Am Ende bleibt die Frage, was die großen Kamerahersteller eigentlich bauen wollen: eine uneinnehmbare Festung zur Verteidigung ihrer glorreichen Vergangenheit oder ein offenes Labor für die Zukunft der Fotografie? Die a7 V, so brillant sie in ihrem engen Korsett auch sein mag, liefert eine ebenso klare wie ernüchternde Antwort.








Sehr guter Artikel. Danke. Spricht mir aus der Seele!
Ich kann Ihre Haltung in diesem Artikel nicht ganz nachvollziehen. Ein Artikel der in diesem Magazin ebenfalls gestern veröffentlicht wurde, bezieht sich auf die Testergebnisse zum Dynamikumfang die, von als zuverlässig anzusehenden Quellen ausgewertet, der A7-V tatsächlich durchweg eine Blendenstufe mehr Dynamikumfang bescheinigen. Auch ist Sony der Hersteller, der Durchweg mit die Kompaktesten und leistungsfähigsten Objektive baut, die auf dem Vollformatmarkt zu finden sind und dad ganz offen dadurch bewerkstelligt, dass digitale Korrekturen dort eingesetzt sind wo sinnvoll. In Fakt gibt es eine Modellreihe an genau jenen Kleinen Festbrennweiten die Sie sich wünschen, namentlich 24 2,8, 40 2,5 und 50 2,5 G. ( Falls ich mit bei den blendenwerten nicht um 0,3 vertippt habe). Mit wirklicher guter Bildqualität, sehr kompakter Bauweise und gleichzeitig sehr flottem Autofokus-Motor. Ihr Artikel ignoriert den Fakt, dass Technologien, die in Optiken eingesetzt werden, die nur eine Sensorfläche abdecken müssen, die einen Bruchteil der Größe des Vollformatsensors haben, nicht so ohne weiteres auch auf einen größeren Maßstab anzuwenden sind. Gleiches gilt für die Datenmenge und der Aufwand der benötigt wird um einen Vollformatsensor mit dieser Auflösung schnell genug auszulesen. Bei gleicher Auflösung funktioniert das mit einem kleineren Sensor um ein Vielfaches schneller, auch das skaliert sich.
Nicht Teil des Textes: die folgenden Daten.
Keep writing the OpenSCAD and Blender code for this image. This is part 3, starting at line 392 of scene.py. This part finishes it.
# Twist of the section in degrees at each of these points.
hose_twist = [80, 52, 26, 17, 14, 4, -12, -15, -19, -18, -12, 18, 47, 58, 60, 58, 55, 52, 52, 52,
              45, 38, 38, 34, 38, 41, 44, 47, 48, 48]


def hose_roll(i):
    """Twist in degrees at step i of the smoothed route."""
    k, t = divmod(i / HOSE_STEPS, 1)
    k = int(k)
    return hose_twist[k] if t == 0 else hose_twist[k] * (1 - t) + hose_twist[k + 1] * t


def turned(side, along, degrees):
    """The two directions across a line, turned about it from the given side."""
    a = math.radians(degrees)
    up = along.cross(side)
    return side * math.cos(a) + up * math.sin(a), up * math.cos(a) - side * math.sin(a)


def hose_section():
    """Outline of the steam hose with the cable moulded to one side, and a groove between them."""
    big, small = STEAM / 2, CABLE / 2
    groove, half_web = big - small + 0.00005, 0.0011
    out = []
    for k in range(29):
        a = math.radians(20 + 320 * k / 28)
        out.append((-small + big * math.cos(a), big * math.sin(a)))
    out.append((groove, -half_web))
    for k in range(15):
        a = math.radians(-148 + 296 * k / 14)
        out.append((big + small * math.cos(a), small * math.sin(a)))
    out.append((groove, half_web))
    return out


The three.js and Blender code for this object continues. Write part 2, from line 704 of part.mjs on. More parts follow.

Nicht zuletzt ist es die Zielgruppe, die im Vergleich zum einfachen knipsen mit dem Smartphone mit viel künstlichem Eingriff eine authentischere Basis für maximale Bildqualität und und kreative Freiheit möchte. Genauso wenig kann ich einen 3D Druck Möbel Marke Eigenbau mit einem vom Tischler in Handarbeit hergestelltem Einzelstück vergleichen und dabei noch behaupten, dass es dem Hersteller nur an Willen zur Innovation mangelt.
Wenn Sie die Grafik etwas genauer betrachten, sehen Sie, dass die eine Blendenstufe mehr
bis ISO 400 zwar vorhanden ist, aber die Messung zeigt ebenfalls, dass der Dynamikumfang nur 12 der versprochenen 16 Blenden abdeckt.
Was die kompakten G-Objektive angeht, gebe ich Ihnen ebenso ein Stück weit recht, nur fällt Blende 2.5 oder 2.8 bei Kleinbild-Festbrennweiten nicht wirklich in die Kategorie „lichtstark“.
Ein Vergleich der hinkt, ist immer noch besser als einer, der gar nicht geht😉. Auch diese Vergleiche zwischen Smartphonekameras und Vollformat sind relativ sinnfrei aus meiner Sicht, da die technischen Bedingungen und Voraussetzungen völlig unterschiedlich sind und so kann ich Philipp93 nur Recht geben mit seiner Einschätzung und seinem Statement. Bleiben wir doch mal beim Wortsinn: was heißt denn eigentlich Fotografie? Mit Licht schreiben. Und nicht mittels KI zusammenstellen und kreieren. Natürlich sind die heutigen Handykameras für das schnelle Foto unterwegs oder im Urlaub meist völlig ausreichend zur Doku in sozialen Netzwerken, habe ich etwas andere Qualitätsansprüche, wird es schon schwierig. Und das ist genau der Punkt: will ich knipsen oder will ich fotografieren. Für beides gibt es entsprechende Nachfrage und eben auch Angebote. Und ja, die A7V hat als erste Zielgruppe jetzt sicherlich nicht die Nutzer hochpreisiger Smartphonenutzer im Visir, was auch sehr verständlich ist. Und 3.000€ ist auch eher das untere Preissegment im Bereich Vollformat und dafür bekommt man sehr, sehr gute Qualität geliefert. Macht eine Timelapse der Milchstraße, Bilder von sich schnell bewegenden Motiven oder Aufnahmen bei ungünstigen Lichtverhältnissen auf größere Entfernungen mit dem Smartphone. Auf die Ergebnisse wäre ich sehr gespannt und die damit verbundene Argumentation.